On the Geometry of Null Cones to Infinity Under Curvature Flux Bounds

TL;DR

This paper establishes minimal-regularity geometric bounds for outgoing null cones in Einstein-vacuum spacetimes, ensuring control over their infinity limits under curvature flux bounds.

Contribution

It introduces a method to bound the geometry of null cones under minimal regularity assumptions, extending control to infinity without global spacetime assumptions.

Findings

Quantitative bounds on null cone geometry under curvature flux conditions

Existence of limits at infinity for geometric quantities

Applicability to control Bondi energy and angular momentum in future work

Abstract

The main objective of this paper is to control the geometry of a future outgoing truncated null cone extending smoothly toward infinity in an Einstein-vacuum spacetime.

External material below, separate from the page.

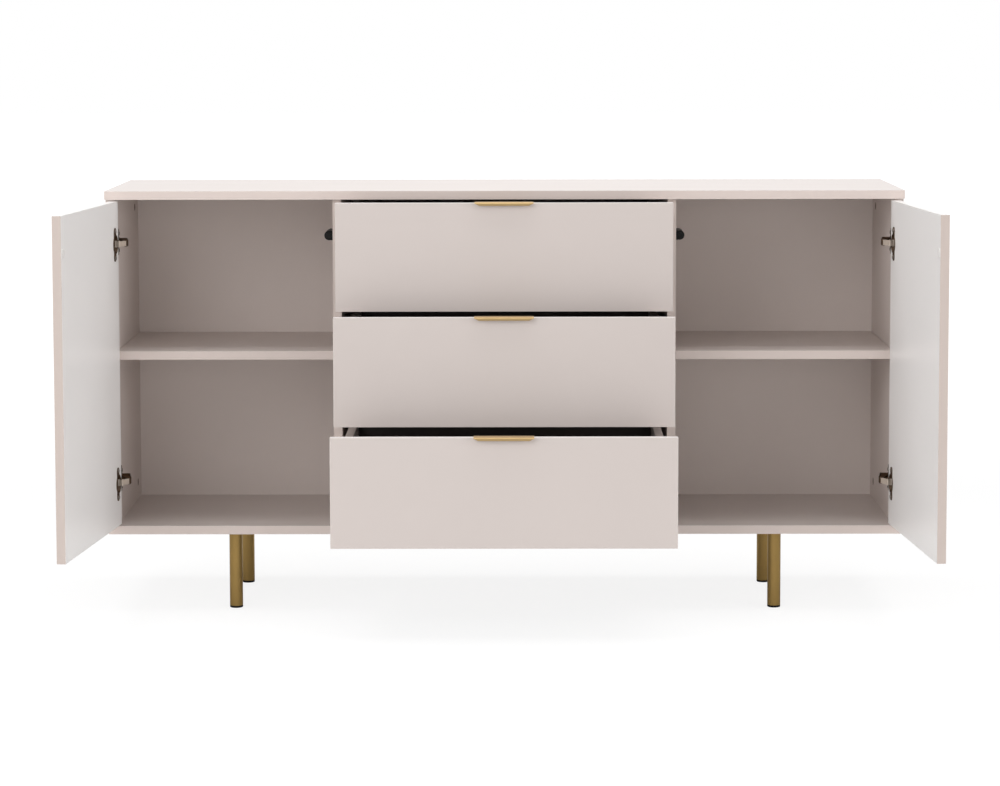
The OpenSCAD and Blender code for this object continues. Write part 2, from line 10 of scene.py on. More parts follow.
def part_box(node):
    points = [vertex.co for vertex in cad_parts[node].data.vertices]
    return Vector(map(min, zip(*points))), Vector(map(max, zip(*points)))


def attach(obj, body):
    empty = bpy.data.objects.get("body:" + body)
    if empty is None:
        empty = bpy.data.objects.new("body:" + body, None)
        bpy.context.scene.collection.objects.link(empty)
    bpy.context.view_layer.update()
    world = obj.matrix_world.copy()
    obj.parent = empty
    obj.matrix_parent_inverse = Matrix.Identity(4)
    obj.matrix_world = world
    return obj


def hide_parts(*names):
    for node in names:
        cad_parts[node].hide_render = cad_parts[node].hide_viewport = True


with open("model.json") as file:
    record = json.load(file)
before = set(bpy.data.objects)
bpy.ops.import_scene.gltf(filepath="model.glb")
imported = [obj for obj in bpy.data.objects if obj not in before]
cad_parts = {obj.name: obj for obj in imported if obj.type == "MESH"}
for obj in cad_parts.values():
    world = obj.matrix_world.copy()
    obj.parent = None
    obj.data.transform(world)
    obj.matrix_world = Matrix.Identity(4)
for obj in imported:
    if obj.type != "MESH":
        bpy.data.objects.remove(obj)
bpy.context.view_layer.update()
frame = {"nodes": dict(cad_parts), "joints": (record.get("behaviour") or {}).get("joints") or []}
nodes = frame["nodes"]
joints = {joint["name"]: joint for joint in frame["joints"]}
scene = bpy.context.scene
mm = 0.001
sides = ("left", "right")
drawers = ("top", "middle", "bottom")
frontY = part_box("top_panel")[0].y  # front edge of the closed cabinet


# Camera, floor and light, in metres and degrees

camera = dict(
    place=(0.0258, -5.7073, 1.1245), yaw=-0.34, pitch=5.161, roll=-0.105,
    lens=110.09, shiftDown=0.10, clipEnd=60.0,
)
studio = dict(
    ambient=0.28, floorTone=0.86, floorShare=0.75, floorGlow=1.12,
    clearFrom=1.7, clearTo=3.4, floorSize=60.0,
)
# a lamp with mirrored=False lights the cabinet but doesn't show in its gloss
lamps = dict(
    overhead=dict(size=(3.6, 2.2), place=(0.0, 0.2, 3.0), aim=(0.0, 0.2, 0.8), power=64.0),
    key=dict(size=(1.4, 1.4), place=(-1.7, -3.2, 2.0), aim=(0.0, 0.0, 0.45), power=21.0),
    high=dict(size=(4.0, 1.4), place=(0.0, -2.6, 2.6), aim=(0.0, 0.0, 0.45), power=8.0),
    low=dict(size=(5.0, 1.2), place=(0.0, -4.6, 0.9), aim=(0.0, 0.0, 0.5), power=22.0, mirrored=False),
    sideLeft=dict(
        size=(1.8, 2.0), place=(-3.2, -2.2, 1.2), aim=(0.3, -0.1, 0.5), power=32.0, mirrored=False,
    ),
    sideRight=dict(
        size=(1.8, 2.0), place=(3.2, -2.2, 1.2), aim=(-0.3, -0.1, 0.5), power=39.0, mirrored=False,
    ),
)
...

In particular, we wish to do this under minimal regularity assumptions, namely, at the (weighted) L^2-curvature level. We show that if the curvature flux and the data on an initial sphere of the cone are sufficiently close to the corresponding values in a standard Minkowski or Schwarzschild null cone, then we can obtain quantitative bounds on the geometry of the entire infinite cone. The same bounds also imply the existence of limits at infinity of the natural geometric quantities. Furthermore, we make no global assumptions on the spacetime, as all assumptions are applied only to this single truncated cone. In our sequel paper, we will apply these results in order to control the Bondi energy and the angular momentum associated with this cone.